* **GIVEN EXERCISE**
Only the lines from the start up to and including the line containing "TAB_BOTTOM = 120.55 * MM" should be repeated, word for word.

************

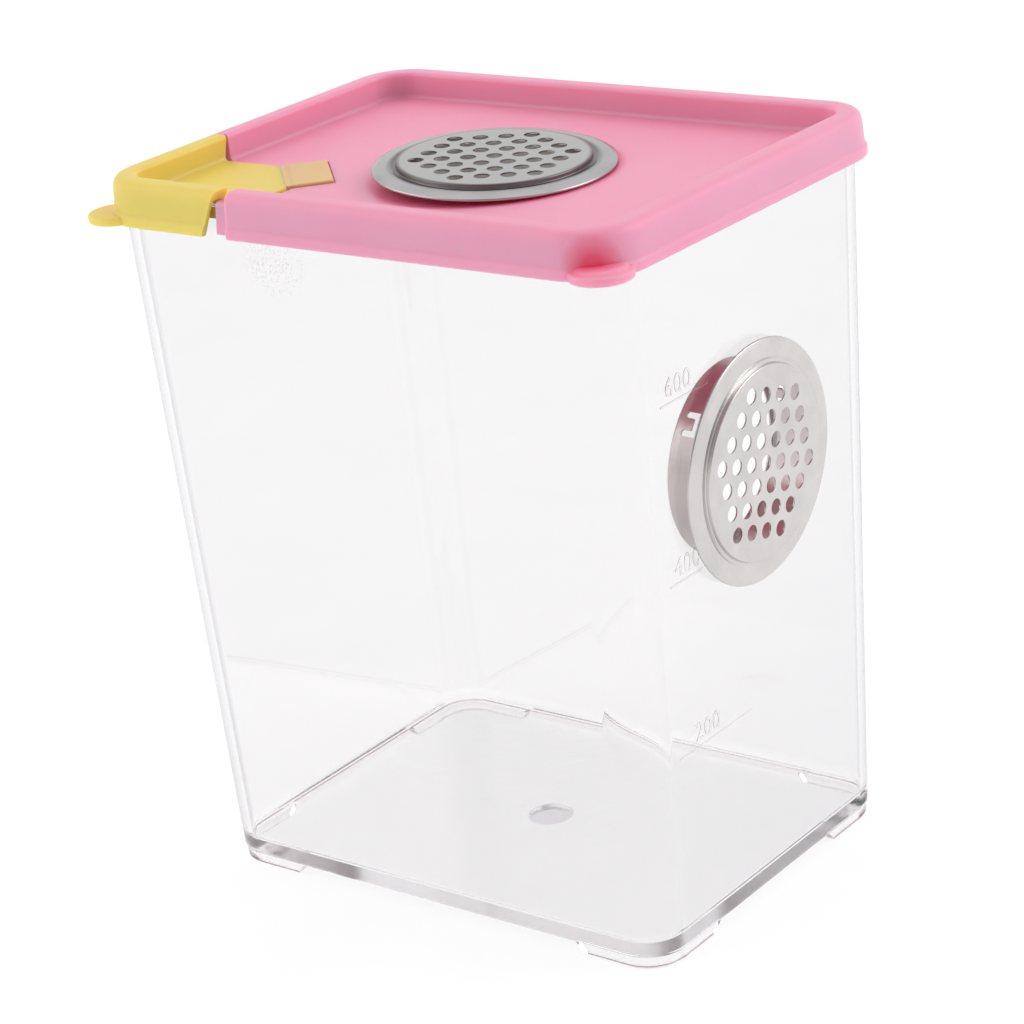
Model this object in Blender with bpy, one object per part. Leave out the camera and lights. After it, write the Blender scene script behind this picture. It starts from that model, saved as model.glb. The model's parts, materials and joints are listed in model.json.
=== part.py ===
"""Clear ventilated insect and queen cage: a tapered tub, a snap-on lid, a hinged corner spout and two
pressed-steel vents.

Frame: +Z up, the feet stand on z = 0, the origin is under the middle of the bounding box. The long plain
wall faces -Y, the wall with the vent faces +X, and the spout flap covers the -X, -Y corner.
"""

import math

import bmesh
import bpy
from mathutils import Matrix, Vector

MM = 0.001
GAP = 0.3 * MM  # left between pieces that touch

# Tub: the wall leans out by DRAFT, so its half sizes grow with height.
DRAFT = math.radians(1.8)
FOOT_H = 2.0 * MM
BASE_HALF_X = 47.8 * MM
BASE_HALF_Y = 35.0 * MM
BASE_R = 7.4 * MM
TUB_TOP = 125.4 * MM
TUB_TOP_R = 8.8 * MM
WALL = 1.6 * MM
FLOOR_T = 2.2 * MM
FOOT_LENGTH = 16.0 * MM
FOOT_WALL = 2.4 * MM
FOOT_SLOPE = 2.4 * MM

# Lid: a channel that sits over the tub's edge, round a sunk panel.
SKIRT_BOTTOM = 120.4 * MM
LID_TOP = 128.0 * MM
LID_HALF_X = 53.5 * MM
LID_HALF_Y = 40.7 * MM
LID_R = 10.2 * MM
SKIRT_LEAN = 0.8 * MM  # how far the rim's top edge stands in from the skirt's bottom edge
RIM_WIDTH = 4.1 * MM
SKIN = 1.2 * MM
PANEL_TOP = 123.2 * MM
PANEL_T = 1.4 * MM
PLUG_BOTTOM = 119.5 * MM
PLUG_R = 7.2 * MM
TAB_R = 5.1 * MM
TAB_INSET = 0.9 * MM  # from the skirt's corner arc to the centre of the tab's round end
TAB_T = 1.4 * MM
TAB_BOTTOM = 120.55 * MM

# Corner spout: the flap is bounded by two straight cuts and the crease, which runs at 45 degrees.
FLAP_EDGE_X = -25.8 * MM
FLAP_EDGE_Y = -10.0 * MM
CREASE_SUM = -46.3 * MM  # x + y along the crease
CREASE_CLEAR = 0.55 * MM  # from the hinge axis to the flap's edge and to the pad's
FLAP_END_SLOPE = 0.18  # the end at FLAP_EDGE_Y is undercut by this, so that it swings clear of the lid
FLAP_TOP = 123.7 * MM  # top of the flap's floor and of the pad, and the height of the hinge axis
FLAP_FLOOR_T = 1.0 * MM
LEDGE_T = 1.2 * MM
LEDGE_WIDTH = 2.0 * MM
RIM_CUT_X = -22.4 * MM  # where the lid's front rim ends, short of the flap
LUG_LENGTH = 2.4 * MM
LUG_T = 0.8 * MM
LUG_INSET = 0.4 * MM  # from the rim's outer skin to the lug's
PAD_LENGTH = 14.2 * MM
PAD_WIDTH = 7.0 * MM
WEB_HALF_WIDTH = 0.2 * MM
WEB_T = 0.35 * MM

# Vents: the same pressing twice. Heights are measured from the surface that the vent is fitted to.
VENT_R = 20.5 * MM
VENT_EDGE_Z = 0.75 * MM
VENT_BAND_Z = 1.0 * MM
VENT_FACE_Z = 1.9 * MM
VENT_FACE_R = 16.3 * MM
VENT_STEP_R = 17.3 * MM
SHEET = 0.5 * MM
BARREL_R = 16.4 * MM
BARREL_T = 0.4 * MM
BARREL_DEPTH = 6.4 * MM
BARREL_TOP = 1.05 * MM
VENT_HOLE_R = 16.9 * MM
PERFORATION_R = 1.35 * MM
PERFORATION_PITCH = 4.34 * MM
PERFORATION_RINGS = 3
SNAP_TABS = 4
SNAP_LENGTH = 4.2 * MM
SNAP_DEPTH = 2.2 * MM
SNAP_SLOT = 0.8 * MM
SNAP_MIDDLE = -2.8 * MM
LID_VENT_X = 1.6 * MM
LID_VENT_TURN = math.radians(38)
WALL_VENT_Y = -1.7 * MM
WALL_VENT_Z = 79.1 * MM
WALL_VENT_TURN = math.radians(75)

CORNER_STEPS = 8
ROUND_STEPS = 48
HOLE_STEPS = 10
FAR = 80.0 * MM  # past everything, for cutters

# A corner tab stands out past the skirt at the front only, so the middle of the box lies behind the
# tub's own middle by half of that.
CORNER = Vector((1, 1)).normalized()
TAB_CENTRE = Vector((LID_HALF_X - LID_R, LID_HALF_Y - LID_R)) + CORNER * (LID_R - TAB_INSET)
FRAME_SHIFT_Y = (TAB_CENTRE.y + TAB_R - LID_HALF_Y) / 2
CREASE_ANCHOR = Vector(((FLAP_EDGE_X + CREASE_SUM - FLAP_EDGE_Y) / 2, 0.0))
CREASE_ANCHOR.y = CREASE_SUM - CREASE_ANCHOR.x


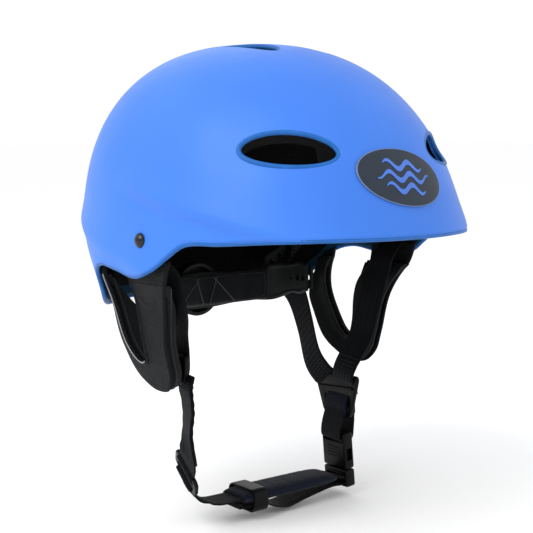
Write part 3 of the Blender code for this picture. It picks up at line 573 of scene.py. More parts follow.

************

* **ANSWER TO THE EXERCISE**
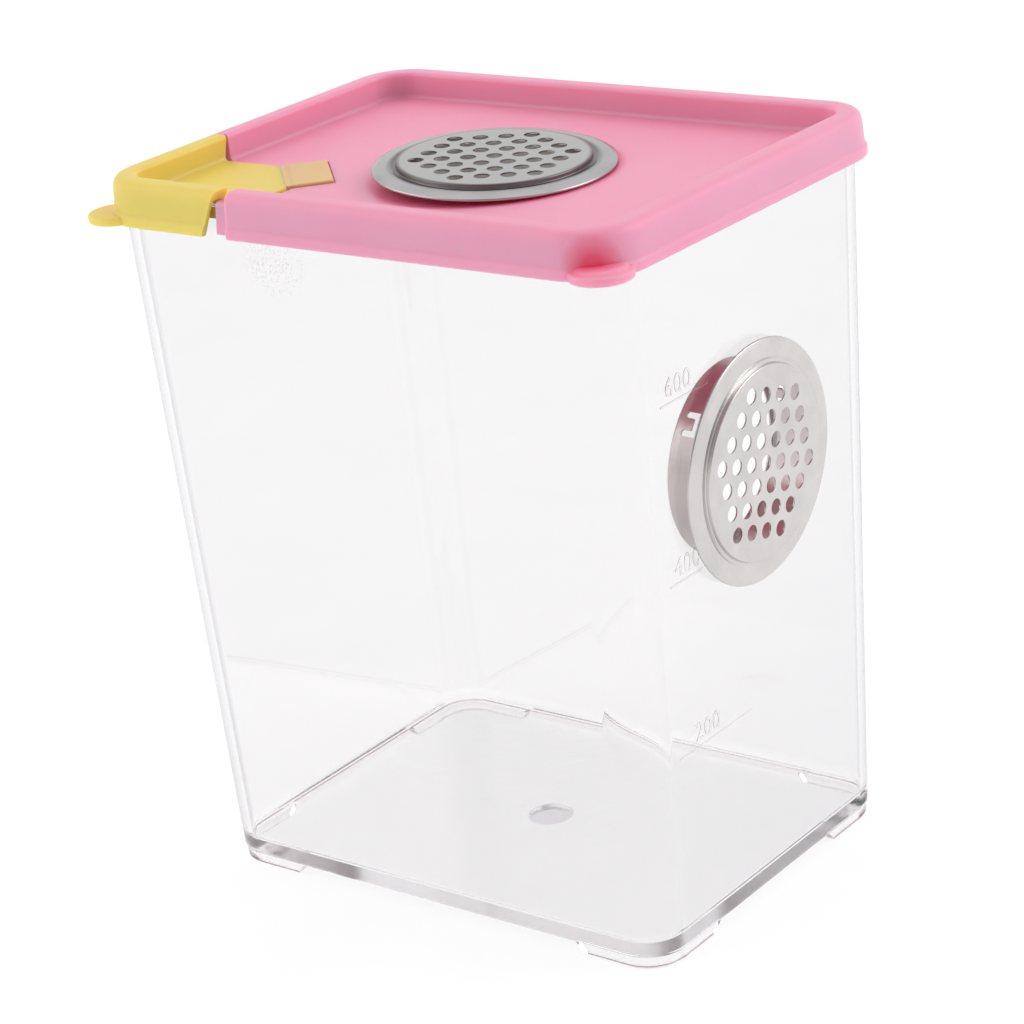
Model this object in Blender with bpy, one object per part. Leave out the camera and lights. After it, write the Blender scene script behind this picture. It starts from that model, saved as model.glb. The model's parts, materials and joints are listed in model.json.
=== part.py ===
"""Clear ventilated insect and queen cage: a tapered tub, a snap-on lid, a hinged corner spout and two
pressed-steel vents.

Frame: +Z up, the feet stand on z = 0, the origin is under the middle of the bounding box. The long plain
wall faces -Y, the wall with the vent faces +X, and the spout flap covers the -X, -Y corner.
"""

import math

import bmesh
import bpy
from mathutils import Matrix, Vector

MM = 0.001
GAP = 0.3 * MM  # left between pieces that touch

# Tub: the wall leans out by DRAFT, so its half sizes grow with height.
DRAFT = math.radians(1.8)
FOOT_H = 2.0 * MM
BASE_HALF_X = 47.8 * MM
BASE_HALF_Y = 35.0 * MM
BASE_R = 7.4 * MM
TUB_TOP = 125.4 * MM
TUB_TOP_R = 8.8 * MM
WALL = 1.6 * MM
FLOOR_T = 2.2 * MM
FOOT_LENGTH = 16.0 * MM
FOOT_WALL = 2.4 * MM
FOOT_SLOPE = 2.4 * MM

# Lid: a channel that sits over the tub's edge, round a sunk panel.
SKIRT_BOTTOM = 120.4 * MM
LID_TOP = 128.0 * MM
LID_HALF_X = 53.5 * MM
LID_HALF_Y = 40.7 * MM
LID_R = 10.2 * MM
SKIRT_LEAN = 0.8 * MM  # how far the rim's top edge stands in from the skirt's bottom edge
RIM_WIDTH = 4.1 * MM
SKIN = 1.2 * MM
PANEL_TOP = 123.2 * MM
PANEL_T = 1.4 * MM
PLUG_BOTTOM = 119.5 * MM
PLUG_R = 7.2 * MM
TAB_R = 5.1 * MM
TAB_INSET = 0.9 * MM  # from the skirt's corner arc to the centre of the tab's round end
TAB_T = 1.4 * MM
TAB_BOTTOM = 120.55 * MM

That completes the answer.